1. Schwanke v. Reid (1962), 16 Wis.2d 521, 524, 114 N.W.2d 845; Woods v. Winter (1948), 252 Wis. 240, 247, 31 N.W.2d 504; Wisconsin Co-operative Milk Pool v. Saylesville Cheese Mfg. Co. (1935), 219 Wis. 350, 353, 263 N. W. 197.
2. Where the judge against whom the affidavit of prejudice is filed is a county judge sitting in civil matters other than small claims and forfeiture actions, the judge refers the matter to the clerk, and the latter shall request the chief justice to designate another judge. See sec. 253.142 (2) (a), Stats.
3. 34 Wis. 594.
4. Other cases so holding are Hopkins v. Hopkins (1876), 40 Wis. 462, 465, and Sang v. Sang (1942), 240 Wis. 288, 296, 3 N.W.2d 340.
5. Bacon v. Bacon, supra, footnote 3, at page 595.
6. Estate of Atkinson (1963), 19 Wis.2d 272, 278, 120 N.W.2d 109, and cases therein cited.
7. Goodhart, Determining the Ratio Decidendi of a Case, 40 Yale Law Journal (1930), 161, 163.
8. Supra, footnote 4, at page 296.
9. Before amendment of sub. (3) of sec. 274.33, Stats., to make appealable orders deciding a question of jurisdiction, an order refusing to honor an affidavit of prejudice was held not appealable. Will of Fraser (1908), 135 Wis. 401, 116 N. W. 3. Since the amendment an order denying a motion for change of venue was held not to be appealable. Trossen v. Burckhardt (1960), 9 Wis.2d 304, 100 N.W.2d 918. The rationale of that holding would be equally applicable to an order refusing to honor an affidavit of prejudice.

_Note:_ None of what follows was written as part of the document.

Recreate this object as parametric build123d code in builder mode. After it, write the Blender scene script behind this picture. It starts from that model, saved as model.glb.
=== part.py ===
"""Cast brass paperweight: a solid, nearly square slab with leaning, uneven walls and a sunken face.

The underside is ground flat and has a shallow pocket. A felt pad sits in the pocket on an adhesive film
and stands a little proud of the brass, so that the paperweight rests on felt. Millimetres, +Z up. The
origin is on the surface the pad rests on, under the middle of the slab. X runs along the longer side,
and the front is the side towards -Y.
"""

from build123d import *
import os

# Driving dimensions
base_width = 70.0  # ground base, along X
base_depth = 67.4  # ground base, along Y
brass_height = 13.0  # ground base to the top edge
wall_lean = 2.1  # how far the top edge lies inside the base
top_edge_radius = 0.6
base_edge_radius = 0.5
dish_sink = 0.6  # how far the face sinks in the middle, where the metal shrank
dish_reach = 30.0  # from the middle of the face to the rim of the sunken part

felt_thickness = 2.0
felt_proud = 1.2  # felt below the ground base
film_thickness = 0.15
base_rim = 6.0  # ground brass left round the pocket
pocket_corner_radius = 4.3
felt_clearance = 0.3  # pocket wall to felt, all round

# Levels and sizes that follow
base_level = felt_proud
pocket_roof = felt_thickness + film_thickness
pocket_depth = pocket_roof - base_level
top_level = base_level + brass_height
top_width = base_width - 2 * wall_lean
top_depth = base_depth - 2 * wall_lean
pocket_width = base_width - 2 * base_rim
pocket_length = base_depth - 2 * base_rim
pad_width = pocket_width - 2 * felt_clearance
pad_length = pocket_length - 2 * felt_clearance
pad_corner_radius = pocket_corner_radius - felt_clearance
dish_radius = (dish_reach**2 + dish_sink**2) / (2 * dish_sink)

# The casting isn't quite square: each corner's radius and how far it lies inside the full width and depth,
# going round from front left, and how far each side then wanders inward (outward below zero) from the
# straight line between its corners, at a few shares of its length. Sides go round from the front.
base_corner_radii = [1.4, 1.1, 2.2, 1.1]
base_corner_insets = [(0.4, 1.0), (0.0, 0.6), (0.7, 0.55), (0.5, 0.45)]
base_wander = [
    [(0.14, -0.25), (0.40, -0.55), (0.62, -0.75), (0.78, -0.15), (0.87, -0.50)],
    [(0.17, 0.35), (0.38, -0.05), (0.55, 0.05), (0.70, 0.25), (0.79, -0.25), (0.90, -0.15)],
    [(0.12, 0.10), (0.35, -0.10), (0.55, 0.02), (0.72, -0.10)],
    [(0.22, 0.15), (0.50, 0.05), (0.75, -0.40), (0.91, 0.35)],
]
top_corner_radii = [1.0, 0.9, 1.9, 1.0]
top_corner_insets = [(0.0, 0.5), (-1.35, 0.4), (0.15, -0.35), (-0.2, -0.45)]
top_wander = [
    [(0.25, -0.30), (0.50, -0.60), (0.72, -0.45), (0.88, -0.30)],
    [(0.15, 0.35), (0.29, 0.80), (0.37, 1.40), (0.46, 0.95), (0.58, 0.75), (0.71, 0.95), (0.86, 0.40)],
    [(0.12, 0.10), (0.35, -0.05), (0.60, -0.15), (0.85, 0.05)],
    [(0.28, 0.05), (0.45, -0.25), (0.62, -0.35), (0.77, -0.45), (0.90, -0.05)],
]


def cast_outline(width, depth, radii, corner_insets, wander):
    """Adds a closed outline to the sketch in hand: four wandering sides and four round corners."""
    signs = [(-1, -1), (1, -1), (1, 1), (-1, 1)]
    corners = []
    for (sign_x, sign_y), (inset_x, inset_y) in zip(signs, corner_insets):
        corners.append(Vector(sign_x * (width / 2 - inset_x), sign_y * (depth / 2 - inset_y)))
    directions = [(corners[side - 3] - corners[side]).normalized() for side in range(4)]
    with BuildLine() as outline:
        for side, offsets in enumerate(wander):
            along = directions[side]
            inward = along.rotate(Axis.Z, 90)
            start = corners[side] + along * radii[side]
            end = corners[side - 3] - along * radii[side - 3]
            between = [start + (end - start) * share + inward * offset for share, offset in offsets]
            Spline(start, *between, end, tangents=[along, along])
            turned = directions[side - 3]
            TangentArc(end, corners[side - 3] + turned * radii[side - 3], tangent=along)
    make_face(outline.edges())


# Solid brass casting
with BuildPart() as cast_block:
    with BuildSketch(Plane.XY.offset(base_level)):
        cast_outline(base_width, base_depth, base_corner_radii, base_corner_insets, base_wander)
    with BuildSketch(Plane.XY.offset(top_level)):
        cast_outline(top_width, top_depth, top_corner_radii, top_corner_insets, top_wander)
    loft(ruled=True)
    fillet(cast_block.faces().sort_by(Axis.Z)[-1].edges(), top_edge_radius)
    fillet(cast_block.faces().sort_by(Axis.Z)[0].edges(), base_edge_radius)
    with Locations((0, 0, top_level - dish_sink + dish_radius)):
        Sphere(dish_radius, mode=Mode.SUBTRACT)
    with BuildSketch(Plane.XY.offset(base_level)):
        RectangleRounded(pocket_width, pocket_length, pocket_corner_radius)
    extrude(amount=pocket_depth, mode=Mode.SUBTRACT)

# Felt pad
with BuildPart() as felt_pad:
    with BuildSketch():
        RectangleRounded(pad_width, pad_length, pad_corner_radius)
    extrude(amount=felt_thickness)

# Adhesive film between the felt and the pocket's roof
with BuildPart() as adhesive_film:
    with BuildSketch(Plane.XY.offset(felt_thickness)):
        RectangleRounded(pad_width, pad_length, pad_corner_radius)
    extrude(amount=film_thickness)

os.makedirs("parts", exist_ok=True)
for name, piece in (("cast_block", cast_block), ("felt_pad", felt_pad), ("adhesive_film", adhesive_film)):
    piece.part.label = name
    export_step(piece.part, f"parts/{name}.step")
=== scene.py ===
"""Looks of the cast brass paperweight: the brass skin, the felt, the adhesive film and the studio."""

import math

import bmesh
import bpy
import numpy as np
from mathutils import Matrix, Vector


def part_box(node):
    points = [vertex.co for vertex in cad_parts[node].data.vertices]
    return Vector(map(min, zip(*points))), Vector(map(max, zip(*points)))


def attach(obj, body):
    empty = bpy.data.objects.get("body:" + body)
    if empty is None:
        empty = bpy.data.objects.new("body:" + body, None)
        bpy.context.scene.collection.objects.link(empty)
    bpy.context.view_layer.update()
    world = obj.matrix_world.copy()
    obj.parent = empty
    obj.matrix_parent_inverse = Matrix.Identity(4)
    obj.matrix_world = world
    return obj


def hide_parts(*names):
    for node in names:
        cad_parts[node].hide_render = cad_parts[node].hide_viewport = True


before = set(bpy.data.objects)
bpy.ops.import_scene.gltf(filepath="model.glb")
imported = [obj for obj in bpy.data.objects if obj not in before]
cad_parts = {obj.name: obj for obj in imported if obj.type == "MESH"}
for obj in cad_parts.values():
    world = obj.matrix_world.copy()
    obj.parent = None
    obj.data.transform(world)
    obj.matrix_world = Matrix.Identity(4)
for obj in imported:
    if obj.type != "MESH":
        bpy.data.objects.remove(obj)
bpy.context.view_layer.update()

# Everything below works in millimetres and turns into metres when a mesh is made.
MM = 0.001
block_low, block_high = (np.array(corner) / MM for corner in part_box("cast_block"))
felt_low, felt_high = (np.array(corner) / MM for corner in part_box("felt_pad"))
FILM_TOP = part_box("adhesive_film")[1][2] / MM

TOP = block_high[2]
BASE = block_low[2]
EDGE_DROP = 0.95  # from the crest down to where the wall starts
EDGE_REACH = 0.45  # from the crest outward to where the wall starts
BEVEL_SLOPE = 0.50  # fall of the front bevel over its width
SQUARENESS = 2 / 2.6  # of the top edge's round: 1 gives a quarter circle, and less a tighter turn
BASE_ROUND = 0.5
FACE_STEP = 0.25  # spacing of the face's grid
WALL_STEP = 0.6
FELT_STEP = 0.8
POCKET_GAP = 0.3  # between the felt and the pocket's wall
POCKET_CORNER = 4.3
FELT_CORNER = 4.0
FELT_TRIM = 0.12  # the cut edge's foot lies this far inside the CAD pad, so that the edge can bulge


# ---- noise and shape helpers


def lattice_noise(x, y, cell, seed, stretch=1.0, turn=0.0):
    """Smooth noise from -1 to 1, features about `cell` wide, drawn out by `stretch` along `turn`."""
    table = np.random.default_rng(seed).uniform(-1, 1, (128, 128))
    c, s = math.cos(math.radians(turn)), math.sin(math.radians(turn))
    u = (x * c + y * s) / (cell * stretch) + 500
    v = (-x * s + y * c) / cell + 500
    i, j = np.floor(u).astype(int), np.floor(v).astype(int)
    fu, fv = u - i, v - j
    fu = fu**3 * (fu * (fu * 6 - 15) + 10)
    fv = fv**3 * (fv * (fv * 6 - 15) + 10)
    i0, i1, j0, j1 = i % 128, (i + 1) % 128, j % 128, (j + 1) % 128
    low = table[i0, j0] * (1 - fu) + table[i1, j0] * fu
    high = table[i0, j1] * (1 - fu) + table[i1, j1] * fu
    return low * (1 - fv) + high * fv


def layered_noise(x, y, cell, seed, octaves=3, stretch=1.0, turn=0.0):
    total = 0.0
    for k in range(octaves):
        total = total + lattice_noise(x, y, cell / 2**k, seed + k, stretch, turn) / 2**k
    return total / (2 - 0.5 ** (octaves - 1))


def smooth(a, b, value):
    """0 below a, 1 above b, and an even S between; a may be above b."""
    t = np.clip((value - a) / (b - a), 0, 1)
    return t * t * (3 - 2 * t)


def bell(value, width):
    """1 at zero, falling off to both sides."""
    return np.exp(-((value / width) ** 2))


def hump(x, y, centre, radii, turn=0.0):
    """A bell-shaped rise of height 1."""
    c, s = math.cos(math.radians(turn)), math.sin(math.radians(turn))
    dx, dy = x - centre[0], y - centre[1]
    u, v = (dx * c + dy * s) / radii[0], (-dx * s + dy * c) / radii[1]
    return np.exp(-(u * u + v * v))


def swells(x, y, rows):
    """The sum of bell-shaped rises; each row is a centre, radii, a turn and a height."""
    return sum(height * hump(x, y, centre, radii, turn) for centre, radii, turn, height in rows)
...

10. Certiorari has been utilized to secure a review of an order passing on an affidavit of prejudice where the aggrieved party did not wish to proceed with trial on the merits until such ruling had been reviewed by the supreme court. State ex rel. Nichols v. Circuit Court (1926), 189 Wis. 629, 208 N. W. 490. Mandamus and prohibition have also been utilized to secure a review: State ex rel. Murray v. Reis (1949), 255 Wis. 507, 39 N.W.2d 396; State ex rel. Watson v. Clementson (1907), 133 Wis. 458, 113 N. W. 667; State ex rel. Deleglise v. Goodland (1906), 128 Wis. 57, 107 N. W. 29.